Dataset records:

......

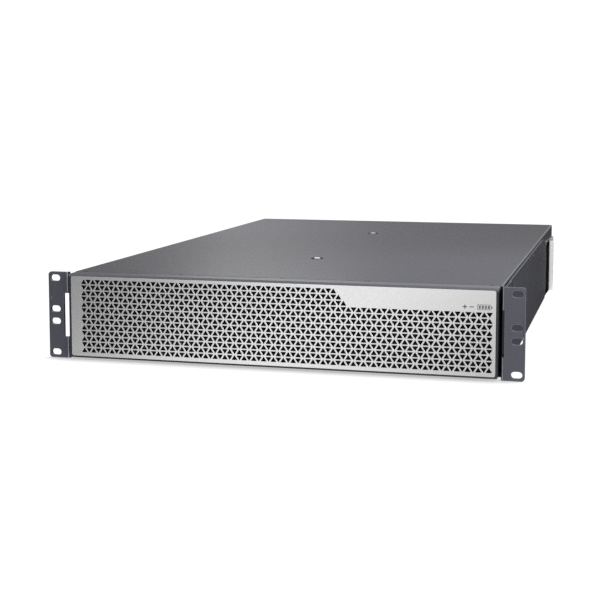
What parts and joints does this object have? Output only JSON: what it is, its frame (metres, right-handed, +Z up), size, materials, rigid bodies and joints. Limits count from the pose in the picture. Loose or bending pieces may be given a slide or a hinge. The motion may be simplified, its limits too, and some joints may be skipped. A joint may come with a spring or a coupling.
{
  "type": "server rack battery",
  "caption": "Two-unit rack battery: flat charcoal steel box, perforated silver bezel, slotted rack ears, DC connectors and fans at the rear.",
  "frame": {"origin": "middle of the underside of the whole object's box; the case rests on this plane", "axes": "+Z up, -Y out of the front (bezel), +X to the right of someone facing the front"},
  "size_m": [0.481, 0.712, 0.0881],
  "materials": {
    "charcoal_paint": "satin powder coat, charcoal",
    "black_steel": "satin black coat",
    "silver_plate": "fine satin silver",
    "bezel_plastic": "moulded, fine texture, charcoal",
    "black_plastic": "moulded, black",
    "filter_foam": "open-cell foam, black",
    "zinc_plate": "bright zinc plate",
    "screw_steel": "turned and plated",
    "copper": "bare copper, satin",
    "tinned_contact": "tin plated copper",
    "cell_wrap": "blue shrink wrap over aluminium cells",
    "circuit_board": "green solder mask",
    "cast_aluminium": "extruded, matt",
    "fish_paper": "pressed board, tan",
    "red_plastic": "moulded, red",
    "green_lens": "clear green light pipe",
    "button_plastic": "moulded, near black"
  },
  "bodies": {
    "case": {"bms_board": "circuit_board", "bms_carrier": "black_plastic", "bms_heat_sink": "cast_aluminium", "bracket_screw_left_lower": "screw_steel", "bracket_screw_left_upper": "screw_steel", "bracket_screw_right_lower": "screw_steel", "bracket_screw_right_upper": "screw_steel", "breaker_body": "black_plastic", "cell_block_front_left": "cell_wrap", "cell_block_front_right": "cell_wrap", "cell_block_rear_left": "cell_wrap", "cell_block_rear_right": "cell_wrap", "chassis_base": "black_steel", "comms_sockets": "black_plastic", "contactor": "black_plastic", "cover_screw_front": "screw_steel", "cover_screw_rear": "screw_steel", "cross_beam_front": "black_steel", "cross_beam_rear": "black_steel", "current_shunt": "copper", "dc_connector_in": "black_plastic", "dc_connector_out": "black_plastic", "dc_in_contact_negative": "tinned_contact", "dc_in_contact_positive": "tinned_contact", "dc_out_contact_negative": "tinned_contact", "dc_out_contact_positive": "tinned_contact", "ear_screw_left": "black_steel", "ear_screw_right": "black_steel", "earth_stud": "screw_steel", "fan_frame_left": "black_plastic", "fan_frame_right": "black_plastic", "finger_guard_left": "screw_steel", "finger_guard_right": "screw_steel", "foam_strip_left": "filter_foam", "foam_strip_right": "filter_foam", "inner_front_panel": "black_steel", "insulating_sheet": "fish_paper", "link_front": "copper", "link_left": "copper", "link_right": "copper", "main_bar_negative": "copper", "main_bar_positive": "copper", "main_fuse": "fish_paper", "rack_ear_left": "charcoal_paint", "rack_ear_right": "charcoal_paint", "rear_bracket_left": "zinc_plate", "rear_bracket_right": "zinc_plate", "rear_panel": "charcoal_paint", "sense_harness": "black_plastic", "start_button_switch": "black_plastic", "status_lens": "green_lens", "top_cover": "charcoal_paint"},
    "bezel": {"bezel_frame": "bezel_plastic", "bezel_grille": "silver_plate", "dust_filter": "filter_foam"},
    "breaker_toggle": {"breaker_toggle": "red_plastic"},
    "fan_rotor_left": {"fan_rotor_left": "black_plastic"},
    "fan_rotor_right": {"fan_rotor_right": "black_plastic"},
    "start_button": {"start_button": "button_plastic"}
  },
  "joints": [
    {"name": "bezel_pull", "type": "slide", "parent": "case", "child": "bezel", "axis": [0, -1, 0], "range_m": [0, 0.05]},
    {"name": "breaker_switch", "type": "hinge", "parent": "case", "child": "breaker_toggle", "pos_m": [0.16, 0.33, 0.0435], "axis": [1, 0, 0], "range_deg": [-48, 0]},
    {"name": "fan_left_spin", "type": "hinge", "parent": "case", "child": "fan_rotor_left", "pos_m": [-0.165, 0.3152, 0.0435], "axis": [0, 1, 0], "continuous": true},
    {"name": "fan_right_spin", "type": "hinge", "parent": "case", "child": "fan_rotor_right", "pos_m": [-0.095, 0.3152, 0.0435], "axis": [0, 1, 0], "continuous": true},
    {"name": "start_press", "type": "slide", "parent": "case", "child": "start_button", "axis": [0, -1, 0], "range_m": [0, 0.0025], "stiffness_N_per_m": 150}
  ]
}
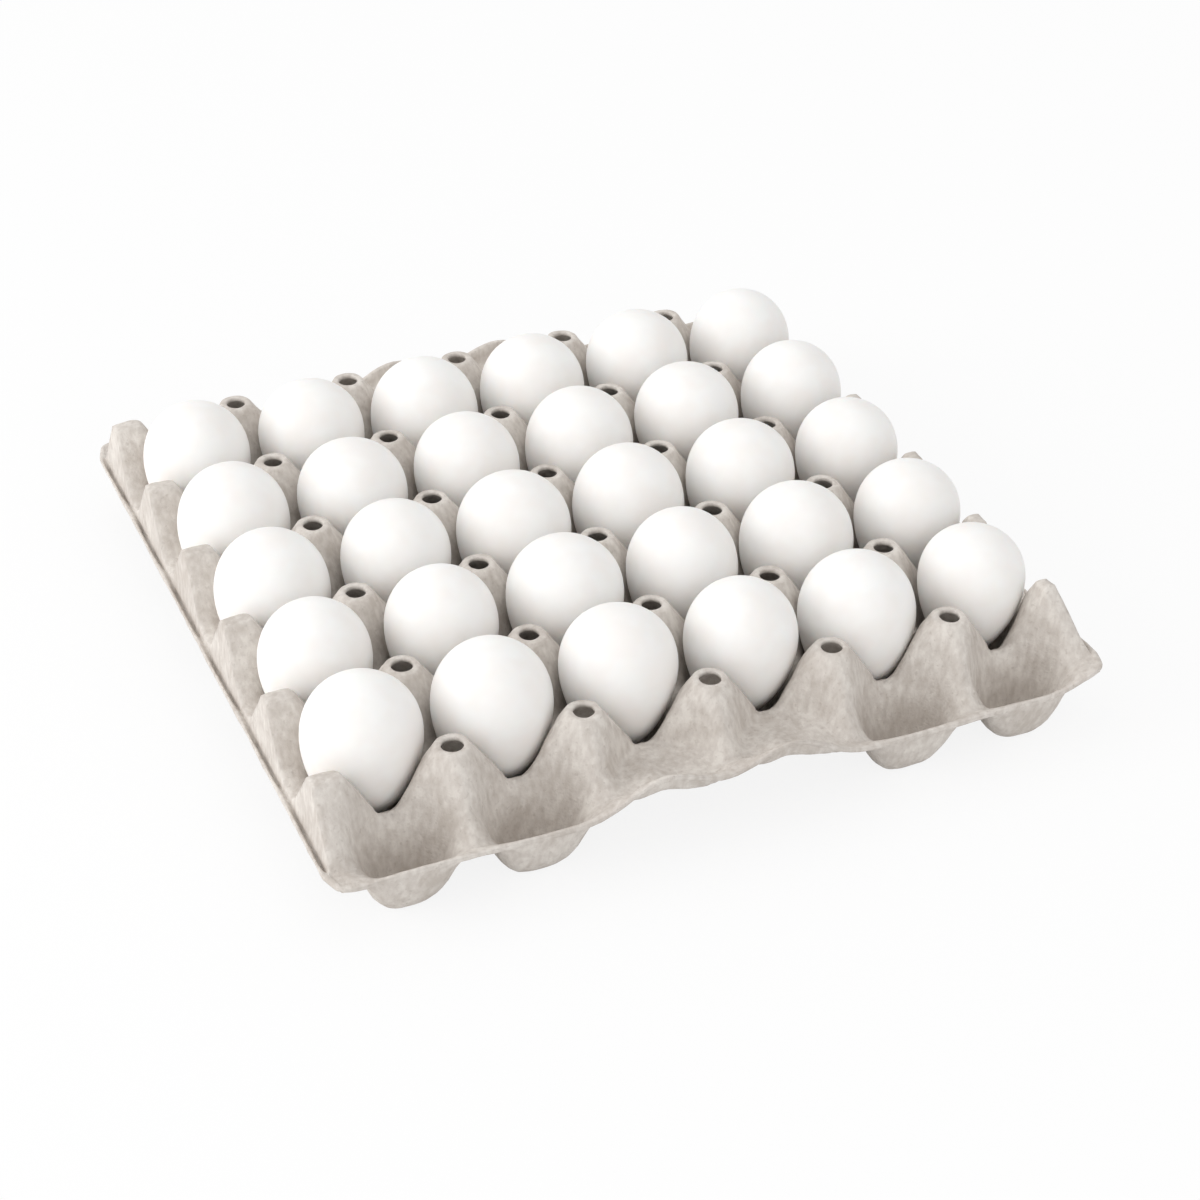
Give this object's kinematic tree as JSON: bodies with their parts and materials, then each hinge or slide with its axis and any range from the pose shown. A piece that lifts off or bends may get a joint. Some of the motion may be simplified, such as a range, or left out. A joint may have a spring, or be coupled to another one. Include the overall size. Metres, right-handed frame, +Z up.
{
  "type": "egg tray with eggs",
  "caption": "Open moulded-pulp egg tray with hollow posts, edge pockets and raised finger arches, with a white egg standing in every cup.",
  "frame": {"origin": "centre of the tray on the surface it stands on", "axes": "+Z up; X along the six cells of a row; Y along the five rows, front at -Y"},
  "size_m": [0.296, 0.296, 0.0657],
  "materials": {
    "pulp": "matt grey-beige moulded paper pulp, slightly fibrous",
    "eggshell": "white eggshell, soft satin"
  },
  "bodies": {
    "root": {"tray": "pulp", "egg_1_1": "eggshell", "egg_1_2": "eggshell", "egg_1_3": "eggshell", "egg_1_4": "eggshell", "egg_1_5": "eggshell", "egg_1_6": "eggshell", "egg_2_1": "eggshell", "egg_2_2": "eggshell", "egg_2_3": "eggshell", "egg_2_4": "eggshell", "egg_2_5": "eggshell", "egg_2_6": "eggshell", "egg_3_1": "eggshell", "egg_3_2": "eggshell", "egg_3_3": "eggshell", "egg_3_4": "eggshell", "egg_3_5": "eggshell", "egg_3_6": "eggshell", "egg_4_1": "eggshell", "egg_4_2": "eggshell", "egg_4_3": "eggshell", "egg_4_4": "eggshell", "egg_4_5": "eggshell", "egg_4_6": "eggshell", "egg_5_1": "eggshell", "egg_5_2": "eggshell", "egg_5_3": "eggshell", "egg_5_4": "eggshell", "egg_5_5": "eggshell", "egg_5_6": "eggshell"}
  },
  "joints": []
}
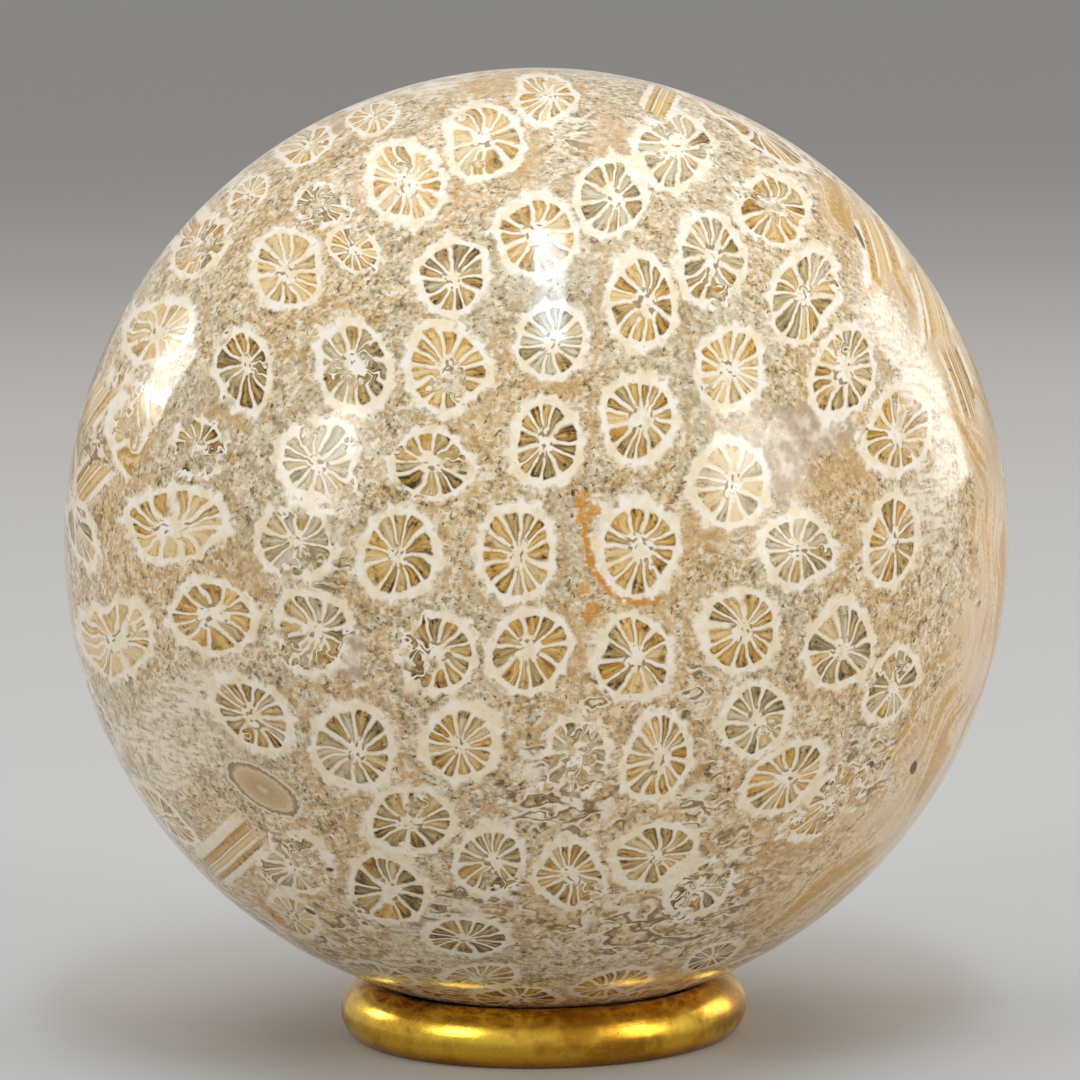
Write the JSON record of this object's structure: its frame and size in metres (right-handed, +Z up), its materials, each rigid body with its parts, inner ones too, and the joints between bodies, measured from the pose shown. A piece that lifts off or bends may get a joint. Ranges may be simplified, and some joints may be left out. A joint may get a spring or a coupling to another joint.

......

● Goal:
Write the listing out again, exactly as shown above.

● The reply:
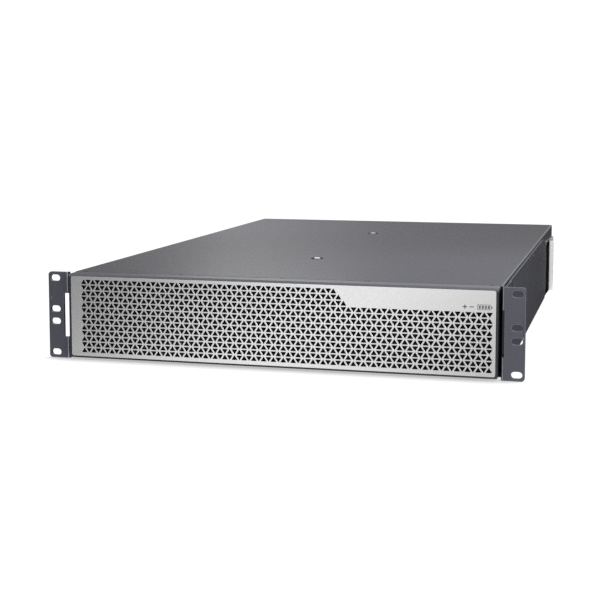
What parts and joints does this object have? Output only JSON: what it is, its frame (metres, right-handed, +Z up), size, materials, rigid bodies and joints. Limits count from the pose in the picture. Loose or bending pieces may be given a slide or a hinge. The motion may be simplified, its limits too, and some joints may be skipped. A joint may come with a spring or a coupling.
{
  "type": "server rack battery",
  "caption": "Two-unit rack battery: flat charcoal steel box, perforated silver bezel, slotted rack ears, DC connectors and fans at the rear.",
  "frame": {"origin": "middle of the underside of the whole object's box; the case rests on this plane", "axes": "+Z up, -Y out of the front (bezel), +X to the right of someone facing the front"},
  "size_m": [0.481, 0.712, 0.0881],
  "materials": {
    "charcoal_paint": "satin powder coat, charcoal",
    "black_steel": "satin black coat",
    "silver_plate": "fine satin silver",
    "bezel_plastic": "moulded, fine texture, charcoal",
    "black_plastic": "moulded, black",
    "filter_foam": "open-cell foam, black",
    "zinc_plate": "bright zinc plate",
    "screw_steel": "turned and plated",
    "copper": "bare copper, satin",
    "tinned_contact": "tin plated copper",
    "cell_wrap": "blue shrink wrap over aluminium cells",
    "circuit_board": "green solder mask",
    "cast_aluminium": "extruded, matt",
    "fish_paper": "pressed board, tan",
    "red_plastic": "moulded, red",
    "green_lens": "clear green light pipe",
    "button_plastic": "moulded, near black"
  },
  "bodies": {
    "case": {"bms_board": "circuit_board", "bms_carrier": "black_plastic", "bms_heat_sink": "cast_aluminium", "bracket_screw_left_lower": "screw_steel", "bracket_screw_left_upper": "screw_steel", "bracket_screw_right_lower": "screw_steel", "bracket_screw_right_upper": "screw_steel", "breaker_body": "black_plastic", "cell_block_front_left": "cell_wrap", "cell_block_front_right": "cell_wrap", "cell_block_rear_left": "cell_wrap", "cell_block_rear_right": "cell_wrap", "chassis_base": "black_steel", "comms_sockets": "black_plastic", "contactor": "black_plastic", "cover_screw_front": "screw_steel", "cover_screw_rear": "screw_steel", "cross_beam_front": "black_steel", "cross_beam_rear": "black_steel", "current_shunt": "copper", "dc_connector_in": "black_plastic", "dc_connector_out": "black_plastic", "dc_in_contact_negative": "tinned_contact", "dc_in_contact_positive": "tinned_contact", "dc_out_contact_negative": "tinned_contact", "dc_out_contact_positive": "tinned_contact", "ear_screw_left": "black_steel", "ear_screw_right": "black_steel", "earth_stud": "screw_steel", "fan_frame_left": "black_plastic", "fan_frame_right": "black_plastic", "finger_guard_left": "screw_steel", "finger_guard_right": "screw_steel", "foam_strip_left": "filter_foam", "foam_strip_right": "filter_foam", "inner_front_panel": "black_steel", "insulating_sheet": "fish_paper", "link_front": "copper", "link_left": "copper", "link_right": "copper", "main_bar_negative": "copper", "main_bar_positive": "copper", "main_fuse": "fish_paper", "rack_ear_left": "charcoal_paint", "rack_ear_right": "charcoal_paint", "rear_bracket_left": "zinc_plate", "rear_bracket_right": "zinc_plate", "rear_panel": "charcoal_paint", "sense_harness": "black_plastic", "start_button_switch": "black_plastic", "status_lens": "green_lens", "top_cover": "charcoal_paint"},
    "bezel": {"bezel_frame": "bezel_plastic", "bezel_grille": "silver_plate", "dust_filter": "filter_foam"},
    "breaker_toggle": {"breaker_toggle": "red_plastic"},
    "fan_rotor_left": {"fan_rotor_left": "black_plastic"},
    "fan_rotor_right": {"fan_rotor_right": "black_plastic"},
    "start_button": {"start_button": "button_plastic"}
  },
  "joints": [
    {"name": "bezel_pull", "type": "slide", "parent": "case", "child": "bezel", "axis": [0, -1, 0], "range_m": [0, 0.05]},
    {"name": "breaker_switch", "type": "hinge", "parent": "case", "child": "breaker_toggle", "pos_m": [0.16, 0.33, 0.0435], "axis": [1, 0, 0], "range_deg": [-48, 0]},
    {"name": "fan_left_spin", "type": "hinge", "parent": "case", "child": "fan_rotor_left", "pos_m": [-0.165, 0.3152, 0.0435], "axis": [0, 1, 0], "continuous": true},
    {"name": "fan_right_spin", "type": "hinge", "parent": "case", "child": "fan_rotor_right", "pos_m": [-0.095, 0.3152, 0.0435], "axis": [0, 1, 0], "continuous": true},
    {"name": "start_press", "type": "slide", "parent": "case", "child": "start_button", "axis": [0, -1, 0], "range_m": [0, 0.0025], "stiffness_N_per_m": 150}
  ]
}
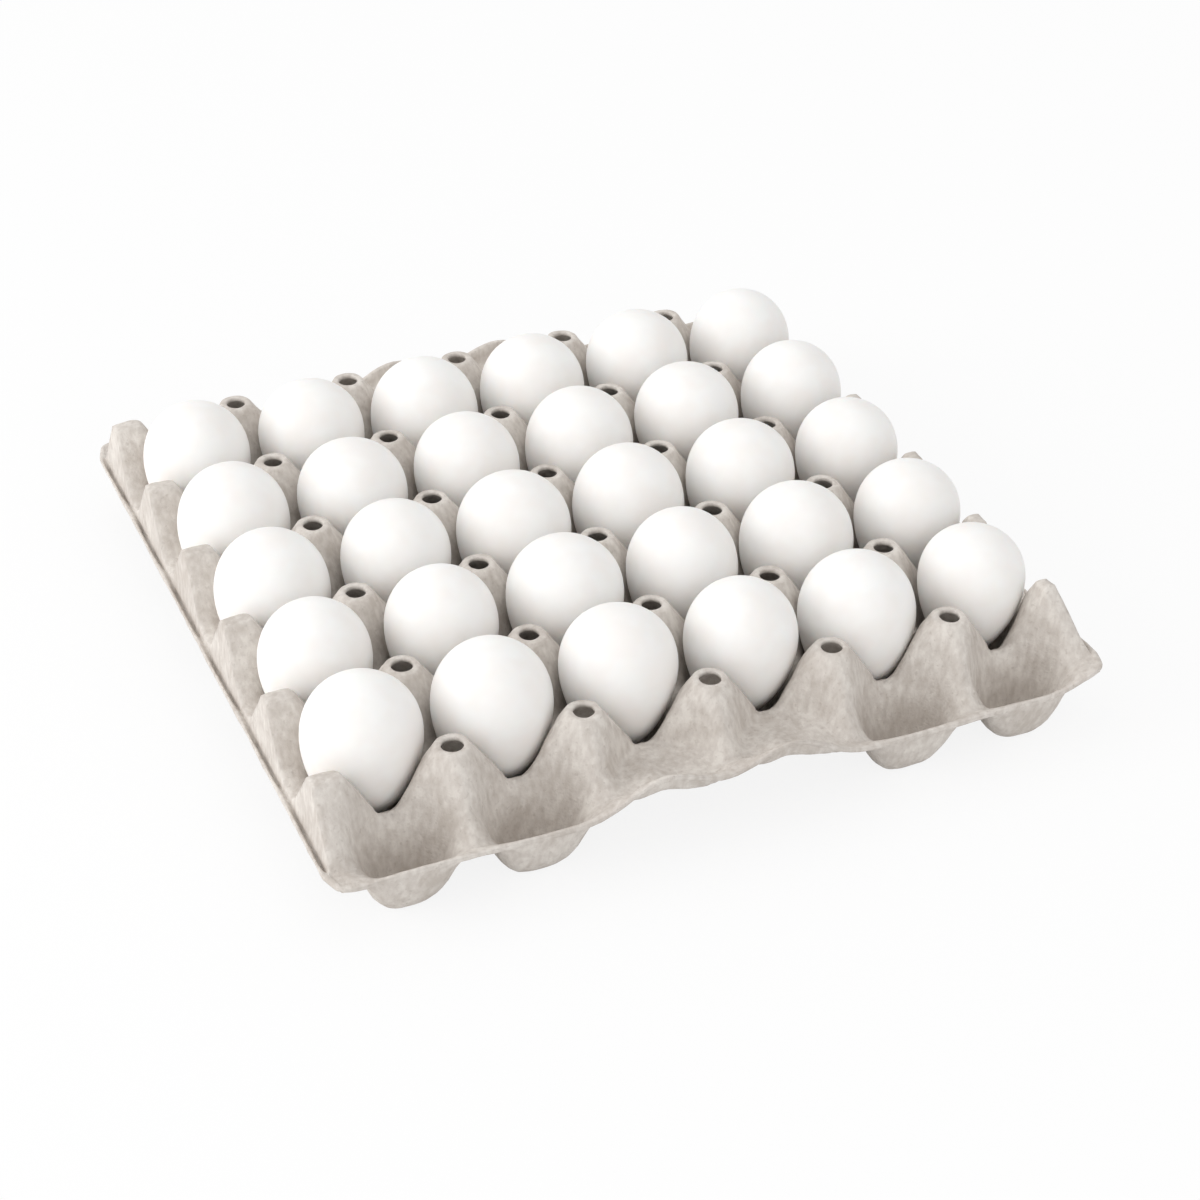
Give this object's kinematic tree as JSON: bodies with their parts and materials, then each hinge or slide with its axis and any range from the pose shown. A piece that lifts off or bends may get a joint. Some of the motion may be simplified, such as a range, or left out. A joint may have a spring, or be coupled to another one. Include the overall size. Metres, right-handed frame, +Z up.
{
  "type": "egg tray with eggs",
  "caption": "Open moulded-pulp egg tray with hollow posts, edge pockets and raised finger arches, with a white egg standing in every cup.",
  "frame": {"origin": "centre of the tray on the surface it stands on", "axes": "+Z up; X along the six cells of a row; Y along the five rows, front at -Y"},
  "size_m": [0.296, 0.296, 0.0657],
  "materials": {
    "pulp": "matt grey-beige moulded paper pulp, slightly fibrous",
    "eggshell": "white eggshell, soft satin"
  },
  "bodies": {
    "root": {"tray": "pulp", "egg_1_1": "eggshell", "egg_1_2": "eggshell", "egg_1_3": "eggshell", "egg_1_4": "eggshell", "egg_1_5": "eggshell", "egg_1_6": "eggshell", "egg_2_1": "eggshell", "egg_2_2": "eggshell", "egg_2_3": "eggshell", "egg_2_4": "eggshell", "egg_2_5": "eggshell", "egg_2_6": "eggshell", "egg_3_1": "eggshell", "egg_3_2": "eggshell", "egg_3_3": "eggshell", "egg_3_4": "eggshell", "egg_3_5": "eggshell", "egg_3_6": "eggshell", "egg_4_1": "eggshell", "egg_4_2": "eggshell", "egg_4_3": "eggshell", "egg_4_4": "eggshell", "egg_4_5": "eggshell", "egg_4_6": "eggshell", "egg_5_1": "eggshell", "egg_5_2": "eggshell", "egg_5_3": "eggshell", "egg_5_4": "eggshell", "egg_5_5": "eggshell", "egg_5_6": "eggshell"}
  },
  "joints": []
}
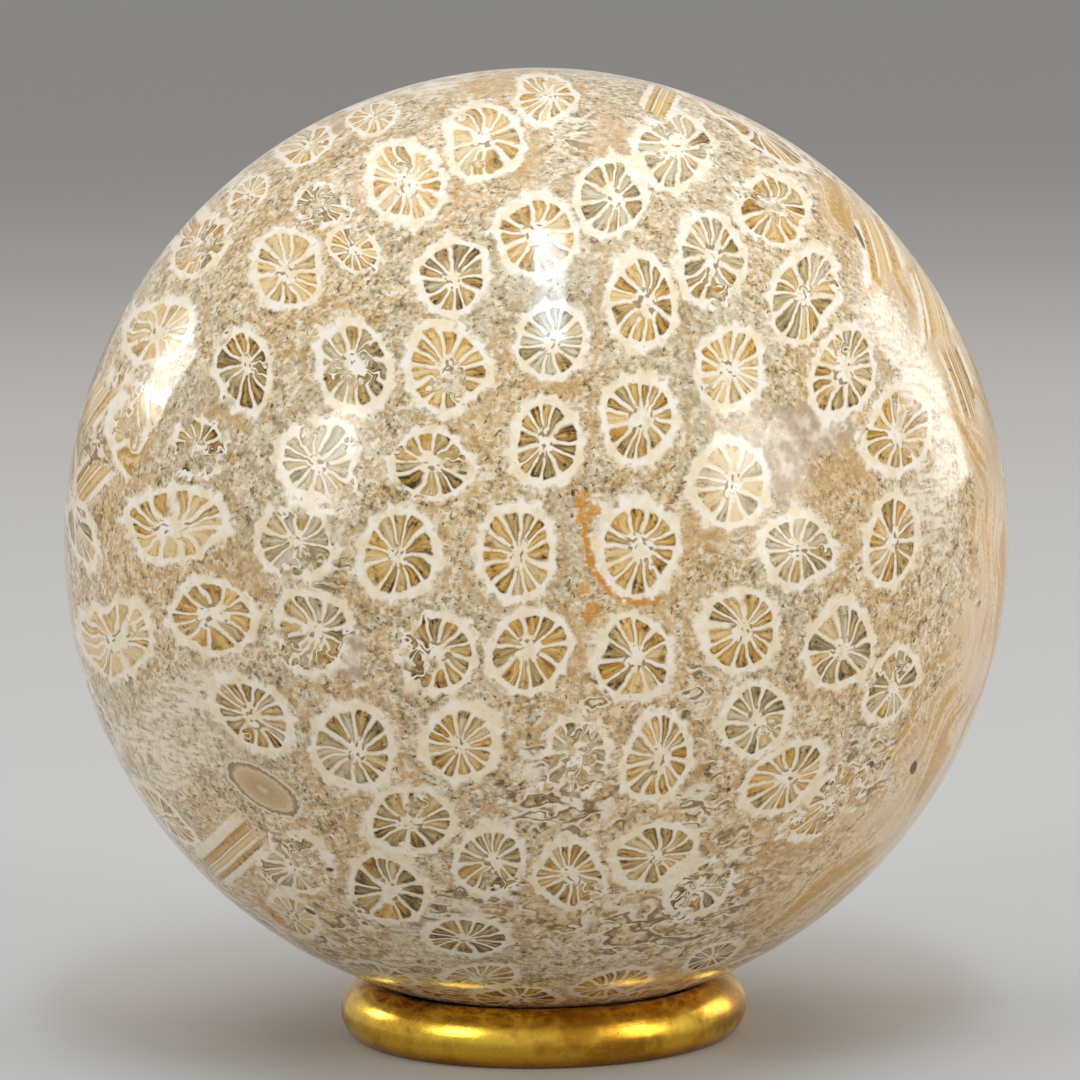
Write the JSON record of this object's structure: its frame and size in metres (right-handed, +Z up), its materials, each rigid body with its parts, inner ones too, and the joints between bodies, measured from the pose shown. A piece that lifts off or bends may get a joint. Ranges may be simplified, and some joints may be left out. A joint may get a spring or a coupling to another joint.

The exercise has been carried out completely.